Repeat the material exactly, every line of it.
::: INFORMATION PROVIDED :::
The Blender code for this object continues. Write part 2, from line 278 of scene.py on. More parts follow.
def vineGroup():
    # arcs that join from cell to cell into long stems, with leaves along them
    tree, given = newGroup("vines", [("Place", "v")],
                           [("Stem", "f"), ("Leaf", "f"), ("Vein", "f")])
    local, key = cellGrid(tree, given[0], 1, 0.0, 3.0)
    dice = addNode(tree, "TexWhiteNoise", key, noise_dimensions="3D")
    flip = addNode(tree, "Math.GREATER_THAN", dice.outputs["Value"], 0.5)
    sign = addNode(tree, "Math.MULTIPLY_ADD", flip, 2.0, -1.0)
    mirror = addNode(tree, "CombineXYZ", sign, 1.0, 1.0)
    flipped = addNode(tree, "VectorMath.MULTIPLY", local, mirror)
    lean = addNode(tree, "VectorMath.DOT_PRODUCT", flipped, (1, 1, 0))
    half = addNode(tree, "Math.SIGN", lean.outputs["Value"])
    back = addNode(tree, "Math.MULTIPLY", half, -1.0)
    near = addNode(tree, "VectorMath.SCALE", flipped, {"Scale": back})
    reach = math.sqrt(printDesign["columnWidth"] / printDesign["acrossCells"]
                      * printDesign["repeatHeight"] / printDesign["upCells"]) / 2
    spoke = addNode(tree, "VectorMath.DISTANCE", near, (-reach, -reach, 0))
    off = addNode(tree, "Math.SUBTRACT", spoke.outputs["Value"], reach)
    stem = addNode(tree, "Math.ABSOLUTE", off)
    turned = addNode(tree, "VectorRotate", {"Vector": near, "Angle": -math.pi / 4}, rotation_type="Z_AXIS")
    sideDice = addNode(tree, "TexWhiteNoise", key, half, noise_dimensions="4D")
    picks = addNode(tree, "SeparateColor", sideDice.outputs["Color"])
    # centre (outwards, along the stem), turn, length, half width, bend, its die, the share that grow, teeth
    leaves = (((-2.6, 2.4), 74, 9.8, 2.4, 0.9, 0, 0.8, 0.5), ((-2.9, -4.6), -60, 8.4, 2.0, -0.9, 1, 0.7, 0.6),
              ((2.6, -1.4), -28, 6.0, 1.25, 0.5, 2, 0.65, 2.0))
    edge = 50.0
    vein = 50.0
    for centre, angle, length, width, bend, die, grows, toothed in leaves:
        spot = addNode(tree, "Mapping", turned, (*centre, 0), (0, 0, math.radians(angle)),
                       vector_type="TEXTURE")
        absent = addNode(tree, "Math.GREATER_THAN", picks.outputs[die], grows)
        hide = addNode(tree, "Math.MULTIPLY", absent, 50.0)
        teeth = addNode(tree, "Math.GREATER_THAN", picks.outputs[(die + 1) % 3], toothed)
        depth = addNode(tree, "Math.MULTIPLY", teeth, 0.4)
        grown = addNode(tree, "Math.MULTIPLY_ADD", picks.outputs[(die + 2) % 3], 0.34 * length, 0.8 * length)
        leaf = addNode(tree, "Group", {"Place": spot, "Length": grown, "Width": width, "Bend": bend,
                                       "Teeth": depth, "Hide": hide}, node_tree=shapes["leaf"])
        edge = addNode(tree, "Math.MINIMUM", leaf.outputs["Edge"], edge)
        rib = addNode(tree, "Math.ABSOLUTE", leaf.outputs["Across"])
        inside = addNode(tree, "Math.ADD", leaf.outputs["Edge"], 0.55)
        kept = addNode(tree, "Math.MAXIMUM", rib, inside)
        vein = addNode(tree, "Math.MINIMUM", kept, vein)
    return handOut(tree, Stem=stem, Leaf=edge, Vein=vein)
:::
- [ANSWER TO THIS TASK]:
The Blender code for this object continues. Write part 2, from line 278 of scene.py on. More parts follow.
def vineGroup():
    # arcs that join from cell to cell into long stems, with leaves along them
    tree, given = newGroup("vines", [("Place", "v")],
                           [("Stem", "f"), ("Leaf", "f"), ("Vein", "f")])
    local, key = cellGrid(tree, given[0], 1, 0.0, 3.0)
    dice = addNode(tree, "TexWhiteNoise", key, noise_dimensions="3D")
    flip = addNode(tree, "Math.GREATER_THAN", dice.outputs["Value"], 0.5)
    sign = addNode(tree, "Math.MULTIPLY_ADD", flip, 2.0, -1.0)
    mirror = addNode(tree, "CombineXYZ", sign, 1.0, 1.0)
    flipped = addNode(tree, "VectorMath.MULTIPLY", local, mirror)
    lean = addNode(tree, "VectorMath.DOT_PRODUCT", flipped, (1, 1, 0))
    half = addNode(tree, "Math.SIGN", lean.outputs["Value"])
    back = addNode(tree, "Math.MULTIPLY", half, -1.0)
    near = addNode(tree, "VectorMath.SCALE", flipped, {"Scale": back})
    reach = math.sqrt(printDesign["columnWidth"] / printDesign["acrossCells"]
                      * printDesign["repeatHeight"] / printDesign["upCells"]) / 2
    spoke = addNode(tree, "VectorMath.DISTANCE", near, (-reach, -reach, 0))
    off = addNode(tree, "Math.SUBTRACT", spoke.outputs["Value"], reach)
    stem = addNode(tree, "Math.ABSOLUTE", off)
    turned = addNode(tree, "VectorRotate", {"Vector": near, "Angle": -math.pi / 4}, rotation_type="Z_AXIS")
    sideDice = addNode(tree, "TexWhiteNoise", key, half, noise_dimensions="4D")
    picks = addNode(tree, "SeparateColor", sideDice.outputs["Color"])
    # centre (outwards, along the stem), turn, length, half width, bend, its die, the share that grow, teeth
    leaves = (((-2.6, 2.4), 74, 9.8, 2.4, 0.9, 0, 0.8, 0.5), ((-2.9, -4.6), -60, 8.4, 2.0, -0.9, 1, 0.7, 0.6),
              ((2.6, -1.4), -28, 6.0, 1.25, 0.5, 2, 0.65, 2.0))
    edge = 50.0
    vein = 50.0
    for centre, angle, length, width, bend, die, grows, toothed in leaves:
        spot = addNode(tree, "Mapping", turned, (*centre, 0), (0, 0, math.radians(angle)),
                       vector_type="TEXTURE")
        absent = addNode(tree, "Math.GREATER_THAN", picks.outputs[die], grows)
        hide = addNode(tree, "Math.MULTIPLY", absent, 50.0)
        teeth = addNode(tree, "Math.GREATER_THAN", picks.outputs[(die + 1) % 3], toothed)
        depth = addNode(tree, "Math.MULTIPLY", teeth, 0.4)
        grown = addNode(tree, "Math.MULTIPLY_ADD", picks.outputs[(die + 2) % 3], 0.34 * length, 0.8 * length)
        leaf = addNode(tree, "Group", {"Place": spot, "Length": grown, "Width": width, "Bend": bend,
                                       "Teeth": depth, "Hide": hide}, node_tree=shapes["leaf"])
        edge = addNode(tree, "Math.MINIMUM", leaf.outputs["Edge"], edge)
        rib = addNode(tree, "Math.ABSOLUTE", leaf.outputs["Across"])
        inside = addNode(tree, "Math.ADD", leaf.outputs["Edge"], 0.55)
        kept = addNode(tree, "Math.MAXIMUM", rib, inside)
        vein = addNode(tree, "Math.MINIMUM", kept, vein)
    return handOut(tree, Stem=stem, Leaf=edge, Vein=vein)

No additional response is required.